* _TASK TO CARRY OUT_
Filter the records for lines holding the string "image".

## Start

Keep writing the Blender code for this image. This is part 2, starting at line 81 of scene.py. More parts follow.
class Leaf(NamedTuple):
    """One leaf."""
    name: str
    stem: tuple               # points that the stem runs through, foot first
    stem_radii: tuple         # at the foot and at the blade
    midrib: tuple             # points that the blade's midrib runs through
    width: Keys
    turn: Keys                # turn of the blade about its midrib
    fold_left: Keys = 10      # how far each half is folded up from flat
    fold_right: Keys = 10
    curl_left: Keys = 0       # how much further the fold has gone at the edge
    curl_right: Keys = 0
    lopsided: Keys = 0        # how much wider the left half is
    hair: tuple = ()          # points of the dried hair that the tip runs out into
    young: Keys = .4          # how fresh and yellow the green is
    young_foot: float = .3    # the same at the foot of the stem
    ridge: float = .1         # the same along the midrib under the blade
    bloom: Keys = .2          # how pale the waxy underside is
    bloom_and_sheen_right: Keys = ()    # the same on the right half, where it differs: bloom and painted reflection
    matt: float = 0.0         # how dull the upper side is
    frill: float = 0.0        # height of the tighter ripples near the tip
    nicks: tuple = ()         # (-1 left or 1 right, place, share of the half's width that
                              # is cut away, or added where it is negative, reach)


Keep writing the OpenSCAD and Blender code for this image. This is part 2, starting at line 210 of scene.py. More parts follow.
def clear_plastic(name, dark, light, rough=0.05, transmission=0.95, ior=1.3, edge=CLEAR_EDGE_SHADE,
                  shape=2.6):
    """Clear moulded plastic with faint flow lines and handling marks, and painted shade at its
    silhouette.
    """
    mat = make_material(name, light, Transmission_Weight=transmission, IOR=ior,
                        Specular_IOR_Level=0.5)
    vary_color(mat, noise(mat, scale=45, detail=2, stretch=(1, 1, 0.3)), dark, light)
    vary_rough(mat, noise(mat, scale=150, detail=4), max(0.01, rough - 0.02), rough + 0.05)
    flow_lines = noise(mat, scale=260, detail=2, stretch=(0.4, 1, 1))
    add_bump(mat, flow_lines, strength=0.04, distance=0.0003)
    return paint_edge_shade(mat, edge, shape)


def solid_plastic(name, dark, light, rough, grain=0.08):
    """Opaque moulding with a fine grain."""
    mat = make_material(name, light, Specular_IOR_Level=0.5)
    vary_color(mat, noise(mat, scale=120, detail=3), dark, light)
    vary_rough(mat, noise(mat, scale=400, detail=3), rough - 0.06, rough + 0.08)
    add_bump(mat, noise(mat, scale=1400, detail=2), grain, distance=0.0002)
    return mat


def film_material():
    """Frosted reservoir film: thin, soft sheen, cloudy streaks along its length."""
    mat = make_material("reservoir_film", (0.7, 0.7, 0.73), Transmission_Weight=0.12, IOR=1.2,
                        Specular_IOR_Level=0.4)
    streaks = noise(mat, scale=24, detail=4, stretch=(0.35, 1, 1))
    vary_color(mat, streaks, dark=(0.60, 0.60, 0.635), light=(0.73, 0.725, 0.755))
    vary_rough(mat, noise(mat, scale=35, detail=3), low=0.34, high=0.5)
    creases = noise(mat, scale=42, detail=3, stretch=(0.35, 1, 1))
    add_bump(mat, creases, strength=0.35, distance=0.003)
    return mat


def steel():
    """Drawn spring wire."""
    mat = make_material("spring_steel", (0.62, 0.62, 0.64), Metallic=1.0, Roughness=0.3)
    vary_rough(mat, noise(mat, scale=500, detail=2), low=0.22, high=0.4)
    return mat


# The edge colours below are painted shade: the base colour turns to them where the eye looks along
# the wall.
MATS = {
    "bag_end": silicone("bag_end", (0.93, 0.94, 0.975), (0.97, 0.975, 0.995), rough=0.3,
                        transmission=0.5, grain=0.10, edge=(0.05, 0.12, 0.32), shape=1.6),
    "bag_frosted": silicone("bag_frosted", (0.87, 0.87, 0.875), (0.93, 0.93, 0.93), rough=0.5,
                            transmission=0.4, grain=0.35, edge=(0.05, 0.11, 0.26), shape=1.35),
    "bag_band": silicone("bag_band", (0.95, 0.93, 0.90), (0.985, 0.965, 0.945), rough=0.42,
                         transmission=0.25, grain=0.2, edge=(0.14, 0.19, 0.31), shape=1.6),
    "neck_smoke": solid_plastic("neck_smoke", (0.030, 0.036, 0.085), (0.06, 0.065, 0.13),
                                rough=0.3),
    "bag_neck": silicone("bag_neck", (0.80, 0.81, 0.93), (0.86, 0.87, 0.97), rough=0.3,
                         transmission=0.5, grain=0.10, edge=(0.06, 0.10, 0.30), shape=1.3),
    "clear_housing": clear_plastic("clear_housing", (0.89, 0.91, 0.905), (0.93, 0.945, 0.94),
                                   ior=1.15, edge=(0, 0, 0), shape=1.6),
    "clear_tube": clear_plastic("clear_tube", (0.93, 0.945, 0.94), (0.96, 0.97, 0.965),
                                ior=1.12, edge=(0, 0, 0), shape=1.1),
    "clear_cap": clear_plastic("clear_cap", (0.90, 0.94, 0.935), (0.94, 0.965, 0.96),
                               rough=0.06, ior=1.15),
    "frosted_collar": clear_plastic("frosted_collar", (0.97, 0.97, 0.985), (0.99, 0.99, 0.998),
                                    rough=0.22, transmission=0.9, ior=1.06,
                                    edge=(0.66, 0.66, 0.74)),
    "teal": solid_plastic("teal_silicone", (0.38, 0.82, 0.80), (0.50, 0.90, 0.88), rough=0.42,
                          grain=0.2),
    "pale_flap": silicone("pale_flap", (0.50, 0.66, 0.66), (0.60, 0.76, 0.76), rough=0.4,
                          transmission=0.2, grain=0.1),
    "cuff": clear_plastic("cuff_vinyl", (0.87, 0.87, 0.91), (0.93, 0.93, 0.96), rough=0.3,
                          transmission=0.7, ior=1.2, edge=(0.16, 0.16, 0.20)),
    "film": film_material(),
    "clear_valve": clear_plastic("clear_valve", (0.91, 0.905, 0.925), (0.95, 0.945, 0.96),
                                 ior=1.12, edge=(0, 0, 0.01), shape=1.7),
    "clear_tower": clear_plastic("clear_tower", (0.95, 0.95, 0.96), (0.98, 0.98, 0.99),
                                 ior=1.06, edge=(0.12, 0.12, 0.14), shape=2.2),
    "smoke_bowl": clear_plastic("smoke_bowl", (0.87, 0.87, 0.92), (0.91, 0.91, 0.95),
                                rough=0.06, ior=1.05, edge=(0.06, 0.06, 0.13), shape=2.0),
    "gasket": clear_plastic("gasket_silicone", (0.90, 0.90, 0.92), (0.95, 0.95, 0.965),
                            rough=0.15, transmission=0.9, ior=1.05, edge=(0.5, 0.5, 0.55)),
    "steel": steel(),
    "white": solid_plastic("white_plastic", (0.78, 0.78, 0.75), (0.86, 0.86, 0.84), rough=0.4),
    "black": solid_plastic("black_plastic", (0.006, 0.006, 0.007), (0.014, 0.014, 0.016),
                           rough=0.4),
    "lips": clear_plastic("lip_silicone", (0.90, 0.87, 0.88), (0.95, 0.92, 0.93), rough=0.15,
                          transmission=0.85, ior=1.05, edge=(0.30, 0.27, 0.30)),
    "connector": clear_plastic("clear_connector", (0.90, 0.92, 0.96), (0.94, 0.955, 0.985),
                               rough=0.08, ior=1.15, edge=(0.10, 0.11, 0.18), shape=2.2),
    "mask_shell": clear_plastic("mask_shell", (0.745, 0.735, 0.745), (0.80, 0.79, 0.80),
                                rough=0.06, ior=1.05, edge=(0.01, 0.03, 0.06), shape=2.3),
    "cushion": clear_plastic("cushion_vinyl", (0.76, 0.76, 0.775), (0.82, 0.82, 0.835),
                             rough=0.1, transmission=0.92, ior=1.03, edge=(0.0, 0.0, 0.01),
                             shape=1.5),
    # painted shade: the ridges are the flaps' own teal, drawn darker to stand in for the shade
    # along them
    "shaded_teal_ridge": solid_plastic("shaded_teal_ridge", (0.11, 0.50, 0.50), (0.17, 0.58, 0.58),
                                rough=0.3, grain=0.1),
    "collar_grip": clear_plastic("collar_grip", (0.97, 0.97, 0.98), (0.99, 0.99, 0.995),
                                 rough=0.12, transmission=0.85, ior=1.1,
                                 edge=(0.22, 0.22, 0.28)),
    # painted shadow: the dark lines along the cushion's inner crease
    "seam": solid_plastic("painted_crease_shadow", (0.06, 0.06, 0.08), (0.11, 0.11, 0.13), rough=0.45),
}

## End

* _FULL SOLUTION_
Keep writing the Blender code for this image. This is part 2, starting at line 81 of scene.py. More parts follow.
Keep writing the OpenSCAD and Blender code for this image. This is part 2, starting at line 210 of scene.py. More parts follow.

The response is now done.